Circling back to the origins of Colonna, Maxwell continues: “I guess this is where my art background comes in: you wouldn’t go to an exhibition and say the problem with this exhibition is this work is all about what the artist wanted to create. Of course it is. The issue is, if no one finds that artist’s work compelling or resonant — then they make no money.”
“Colonna was founded on a belief that there is a big potential audience to come and take part in our passion, which is our curation of coffee.”
“The foundation of Colonna means that we can offer passionate coffee people a company to be a part of where they can really explore their interest. This is not just because we buy and serve coffee in a way we want to, but because we have built a customer base of highly engaged customers who share our interest. From a hospitality and customer engagement point of view, there is nothing better.”
Pressing on, I ask if there is a “philosophy” behind the company?
“Wow! This is the kind of question we find almost impossible to answer concisely or easily. Myself and the team spent a whole morning discussing this question. There is plenty of philosophy in the company for sure! We have a really strong culture with a small team of highly motivated engaged individuals who share our vision. Interestingly, the vision isn’t a manifesto or any such thing. I think our company culture is behavioral. Sure we have the core values you would expect — exceptional coffee, authenticity, quality, transparency and so on — but these are not unique in coffee.”
“I think you see the philosophy of a company in the details of what it does.
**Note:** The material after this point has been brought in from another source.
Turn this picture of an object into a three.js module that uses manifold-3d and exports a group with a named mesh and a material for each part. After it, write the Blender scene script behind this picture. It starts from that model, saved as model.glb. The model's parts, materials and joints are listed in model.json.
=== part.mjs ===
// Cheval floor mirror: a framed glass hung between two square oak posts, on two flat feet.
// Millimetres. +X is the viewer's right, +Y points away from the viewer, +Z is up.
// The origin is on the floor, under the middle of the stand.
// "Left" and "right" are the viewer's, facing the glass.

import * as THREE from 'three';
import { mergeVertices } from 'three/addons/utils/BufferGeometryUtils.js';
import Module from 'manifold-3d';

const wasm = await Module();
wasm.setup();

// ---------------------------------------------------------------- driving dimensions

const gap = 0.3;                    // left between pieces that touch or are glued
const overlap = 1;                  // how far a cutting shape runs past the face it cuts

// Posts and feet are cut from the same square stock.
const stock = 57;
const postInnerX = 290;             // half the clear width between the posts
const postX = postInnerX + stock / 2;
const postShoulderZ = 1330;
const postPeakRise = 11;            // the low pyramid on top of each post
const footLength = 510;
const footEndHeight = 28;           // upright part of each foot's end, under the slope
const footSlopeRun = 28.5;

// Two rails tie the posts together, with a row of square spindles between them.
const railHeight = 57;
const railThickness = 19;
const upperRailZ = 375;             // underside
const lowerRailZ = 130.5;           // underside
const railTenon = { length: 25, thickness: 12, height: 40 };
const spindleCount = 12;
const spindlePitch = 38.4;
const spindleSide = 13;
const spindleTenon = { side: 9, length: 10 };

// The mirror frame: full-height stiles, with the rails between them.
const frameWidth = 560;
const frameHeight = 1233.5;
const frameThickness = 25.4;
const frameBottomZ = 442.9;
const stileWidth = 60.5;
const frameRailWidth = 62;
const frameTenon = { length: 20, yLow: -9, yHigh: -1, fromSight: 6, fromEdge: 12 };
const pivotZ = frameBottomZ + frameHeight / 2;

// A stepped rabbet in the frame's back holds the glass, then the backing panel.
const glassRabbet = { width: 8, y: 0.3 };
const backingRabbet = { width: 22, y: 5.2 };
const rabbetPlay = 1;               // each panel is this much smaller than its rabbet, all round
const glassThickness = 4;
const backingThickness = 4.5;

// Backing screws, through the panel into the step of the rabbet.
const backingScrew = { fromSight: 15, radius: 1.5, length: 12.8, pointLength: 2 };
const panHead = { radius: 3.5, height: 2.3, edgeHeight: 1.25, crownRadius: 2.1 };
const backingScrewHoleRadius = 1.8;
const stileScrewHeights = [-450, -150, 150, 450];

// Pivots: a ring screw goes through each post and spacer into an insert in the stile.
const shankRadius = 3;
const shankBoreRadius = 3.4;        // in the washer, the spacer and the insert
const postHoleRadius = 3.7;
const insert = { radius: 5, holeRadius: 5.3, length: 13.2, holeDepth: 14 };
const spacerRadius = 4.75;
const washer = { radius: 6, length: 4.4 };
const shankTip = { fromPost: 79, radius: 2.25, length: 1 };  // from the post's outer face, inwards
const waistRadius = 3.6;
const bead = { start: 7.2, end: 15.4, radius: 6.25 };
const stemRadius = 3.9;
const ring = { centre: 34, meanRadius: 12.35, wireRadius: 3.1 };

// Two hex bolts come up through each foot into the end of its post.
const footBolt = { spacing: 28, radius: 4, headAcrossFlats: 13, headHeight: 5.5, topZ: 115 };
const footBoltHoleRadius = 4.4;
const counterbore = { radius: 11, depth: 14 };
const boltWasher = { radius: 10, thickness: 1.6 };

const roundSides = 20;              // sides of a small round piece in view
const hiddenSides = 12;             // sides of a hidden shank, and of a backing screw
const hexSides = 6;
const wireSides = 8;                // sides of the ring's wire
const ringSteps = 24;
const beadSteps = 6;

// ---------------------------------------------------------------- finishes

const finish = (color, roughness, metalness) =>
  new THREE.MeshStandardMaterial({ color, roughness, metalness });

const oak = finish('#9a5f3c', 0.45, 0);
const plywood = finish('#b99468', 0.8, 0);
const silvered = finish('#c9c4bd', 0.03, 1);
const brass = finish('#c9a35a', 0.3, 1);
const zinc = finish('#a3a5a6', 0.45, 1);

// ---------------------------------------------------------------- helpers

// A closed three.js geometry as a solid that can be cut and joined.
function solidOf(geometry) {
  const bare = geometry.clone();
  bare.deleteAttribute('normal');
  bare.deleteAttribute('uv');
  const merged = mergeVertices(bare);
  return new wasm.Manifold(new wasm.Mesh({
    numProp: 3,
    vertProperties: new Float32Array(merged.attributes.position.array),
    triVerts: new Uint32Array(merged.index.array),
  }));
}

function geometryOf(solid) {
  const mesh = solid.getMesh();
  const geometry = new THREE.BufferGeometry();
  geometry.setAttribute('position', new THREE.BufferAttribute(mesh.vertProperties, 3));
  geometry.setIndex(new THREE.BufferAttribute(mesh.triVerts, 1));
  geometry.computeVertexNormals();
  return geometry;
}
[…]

It is easier to get an idea of who we are I think, by looking at what we have done, and what we continue to do with coffee.”
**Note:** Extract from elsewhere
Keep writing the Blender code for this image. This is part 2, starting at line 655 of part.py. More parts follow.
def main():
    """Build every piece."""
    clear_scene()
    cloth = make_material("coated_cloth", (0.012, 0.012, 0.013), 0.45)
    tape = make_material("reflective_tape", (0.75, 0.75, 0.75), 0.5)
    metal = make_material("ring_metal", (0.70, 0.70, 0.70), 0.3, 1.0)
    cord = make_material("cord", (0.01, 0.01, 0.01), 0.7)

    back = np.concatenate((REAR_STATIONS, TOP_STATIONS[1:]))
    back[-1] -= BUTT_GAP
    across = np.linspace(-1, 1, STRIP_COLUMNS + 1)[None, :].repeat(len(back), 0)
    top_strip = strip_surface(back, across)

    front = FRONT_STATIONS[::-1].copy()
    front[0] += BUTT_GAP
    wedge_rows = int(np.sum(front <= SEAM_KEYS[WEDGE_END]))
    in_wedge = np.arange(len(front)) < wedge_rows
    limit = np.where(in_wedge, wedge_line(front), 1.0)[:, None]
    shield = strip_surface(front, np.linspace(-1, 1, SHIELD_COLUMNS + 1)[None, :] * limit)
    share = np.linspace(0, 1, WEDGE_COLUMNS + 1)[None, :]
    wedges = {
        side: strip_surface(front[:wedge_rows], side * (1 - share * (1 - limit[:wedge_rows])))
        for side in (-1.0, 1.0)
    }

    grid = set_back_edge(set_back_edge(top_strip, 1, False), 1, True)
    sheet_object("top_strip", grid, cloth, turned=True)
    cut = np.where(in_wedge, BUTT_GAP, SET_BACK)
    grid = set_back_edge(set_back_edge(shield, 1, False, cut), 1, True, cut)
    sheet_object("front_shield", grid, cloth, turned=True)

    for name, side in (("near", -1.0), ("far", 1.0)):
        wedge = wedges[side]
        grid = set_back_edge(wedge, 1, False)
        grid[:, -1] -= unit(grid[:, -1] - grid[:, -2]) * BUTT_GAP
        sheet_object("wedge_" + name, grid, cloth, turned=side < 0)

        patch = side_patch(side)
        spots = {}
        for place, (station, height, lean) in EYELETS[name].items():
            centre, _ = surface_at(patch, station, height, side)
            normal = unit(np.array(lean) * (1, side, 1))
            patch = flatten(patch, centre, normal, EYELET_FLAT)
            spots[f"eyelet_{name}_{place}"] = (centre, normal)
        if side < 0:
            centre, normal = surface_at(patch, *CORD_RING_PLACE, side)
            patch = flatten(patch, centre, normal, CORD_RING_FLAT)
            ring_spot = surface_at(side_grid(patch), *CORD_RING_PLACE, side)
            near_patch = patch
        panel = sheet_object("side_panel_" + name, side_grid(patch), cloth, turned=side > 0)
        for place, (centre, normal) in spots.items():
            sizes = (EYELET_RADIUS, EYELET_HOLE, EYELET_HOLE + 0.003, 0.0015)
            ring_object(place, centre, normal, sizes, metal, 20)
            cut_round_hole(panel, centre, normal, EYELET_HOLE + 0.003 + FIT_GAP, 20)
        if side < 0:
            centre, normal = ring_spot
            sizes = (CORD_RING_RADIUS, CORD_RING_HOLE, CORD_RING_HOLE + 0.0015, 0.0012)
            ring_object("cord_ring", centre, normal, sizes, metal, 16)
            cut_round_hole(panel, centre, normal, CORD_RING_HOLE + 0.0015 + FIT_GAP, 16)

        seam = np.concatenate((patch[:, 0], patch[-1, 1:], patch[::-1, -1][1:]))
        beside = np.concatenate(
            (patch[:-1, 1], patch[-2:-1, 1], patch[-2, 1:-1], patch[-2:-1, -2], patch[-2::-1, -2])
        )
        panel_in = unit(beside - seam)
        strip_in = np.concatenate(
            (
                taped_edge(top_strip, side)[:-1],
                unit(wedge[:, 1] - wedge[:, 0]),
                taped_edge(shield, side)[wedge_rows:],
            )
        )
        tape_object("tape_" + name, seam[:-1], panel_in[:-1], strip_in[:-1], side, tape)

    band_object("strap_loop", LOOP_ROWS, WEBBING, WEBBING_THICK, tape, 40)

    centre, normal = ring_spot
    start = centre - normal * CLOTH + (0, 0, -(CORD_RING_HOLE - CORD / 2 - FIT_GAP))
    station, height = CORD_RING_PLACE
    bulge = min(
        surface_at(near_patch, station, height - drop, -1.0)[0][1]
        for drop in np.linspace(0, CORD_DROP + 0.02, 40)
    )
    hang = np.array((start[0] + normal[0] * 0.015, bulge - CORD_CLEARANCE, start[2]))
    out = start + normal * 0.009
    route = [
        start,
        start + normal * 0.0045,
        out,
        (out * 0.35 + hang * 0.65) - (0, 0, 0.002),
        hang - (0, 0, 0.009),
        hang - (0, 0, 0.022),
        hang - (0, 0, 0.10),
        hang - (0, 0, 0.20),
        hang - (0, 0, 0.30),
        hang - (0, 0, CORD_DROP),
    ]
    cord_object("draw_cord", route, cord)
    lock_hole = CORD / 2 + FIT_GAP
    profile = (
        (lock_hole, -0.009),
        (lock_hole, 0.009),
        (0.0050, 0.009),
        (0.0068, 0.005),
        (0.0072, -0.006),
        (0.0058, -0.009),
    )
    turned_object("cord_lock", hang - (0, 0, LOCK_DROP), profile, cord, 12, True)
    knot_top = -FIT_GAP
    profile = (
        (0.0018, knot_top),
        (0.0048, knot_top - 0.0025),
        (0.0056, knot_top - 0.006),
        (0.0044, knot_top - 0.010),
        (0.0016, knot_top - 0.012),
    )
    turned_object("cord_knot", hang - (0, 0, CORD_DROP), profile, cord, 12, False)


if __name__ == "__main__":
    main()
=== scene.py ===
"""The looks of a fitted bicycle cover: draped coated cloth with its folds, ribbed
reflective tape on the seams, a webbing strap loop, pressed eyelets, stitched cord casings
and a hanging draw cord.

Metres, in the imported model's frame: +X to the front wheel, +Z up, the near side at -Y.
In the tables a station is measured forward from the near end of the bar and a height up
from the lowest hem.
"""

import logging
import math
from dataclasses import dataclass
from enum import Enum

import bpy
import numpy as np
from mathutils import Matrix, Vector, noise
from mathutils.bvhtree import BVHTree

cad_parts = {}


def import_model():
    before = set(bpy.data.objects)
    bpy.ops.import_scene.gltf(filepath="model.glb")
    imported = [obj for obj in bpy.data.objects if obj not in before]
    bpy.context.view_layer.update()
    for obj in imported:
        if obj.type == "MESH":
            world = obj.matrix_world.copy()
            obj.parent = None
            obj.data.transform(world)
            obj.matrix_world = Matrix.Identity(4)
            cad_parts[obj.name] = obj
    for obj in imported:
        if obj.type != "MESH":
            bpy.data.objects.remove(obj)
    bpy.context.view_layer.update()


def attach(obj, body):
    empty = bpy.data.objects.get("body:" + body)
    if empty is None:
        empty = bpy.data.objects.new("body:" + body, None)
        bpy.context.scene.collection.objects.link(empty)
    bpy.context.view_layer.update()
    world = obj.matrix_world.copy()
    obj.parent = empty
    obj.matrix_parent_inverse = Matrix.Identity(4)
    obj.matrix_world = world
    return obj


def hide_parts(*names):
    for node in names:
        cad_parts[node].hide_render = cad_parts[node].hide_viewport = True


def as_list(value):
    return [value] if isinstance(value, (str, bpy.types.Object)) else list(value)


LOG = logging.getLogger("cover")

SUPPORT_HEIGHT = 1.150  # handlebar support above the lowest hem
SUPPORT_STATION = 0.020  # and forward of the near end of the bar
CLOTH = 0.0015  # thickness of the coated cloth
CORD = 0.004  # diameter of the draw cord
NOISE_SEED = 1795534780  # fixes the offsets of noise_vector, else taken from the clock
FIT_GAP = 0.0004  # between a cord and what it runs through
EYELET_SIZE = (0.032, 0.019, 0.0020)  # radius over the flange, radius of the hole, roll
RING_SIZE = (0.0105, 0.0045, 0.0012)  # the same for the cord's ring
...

“As a company, we have been involved in a variety of aspects of coffee. It was definitely an awesome time to get involved and it continues to be an exciting space. I find coffee to be an interesting balance between the search for a timeless authentic quality in coffee, juxtaposed with an interest in new ideas, in disruptive and innovative thinking.”
“This is definitely a balance we explore at Colonna. We don’t seek to do new things for the sake of it. We are fascinated by the detail, but we don’t want to get so blinded by it that we lose focus on the whole. It is exciting that as a community around the world coffee is about always seeking to explore and improve. The only time this loses balance for me is when coffee is presented as something that needs complete re-thinking; something that a company is going to revolutionise or reinvent. For me, we are all building on the shoulders of many others that came before us.”
“We are always keen to simplify things that are needlessly complex, but we are also keen to recognise when something is complex and we do not seek to dumb it down unhelpfully. With most things, there is a desire to always have an answer, and Colonna is founded on the idea of not asserting answers where there are none.”
“At the core of what we do is a passion for customer experience and a strong belief that speciality coffee is not the sole domain of the initiated geek, but a culinary spectacle that many people will enjoy and become engaged by if the storytelling and the communication is right.”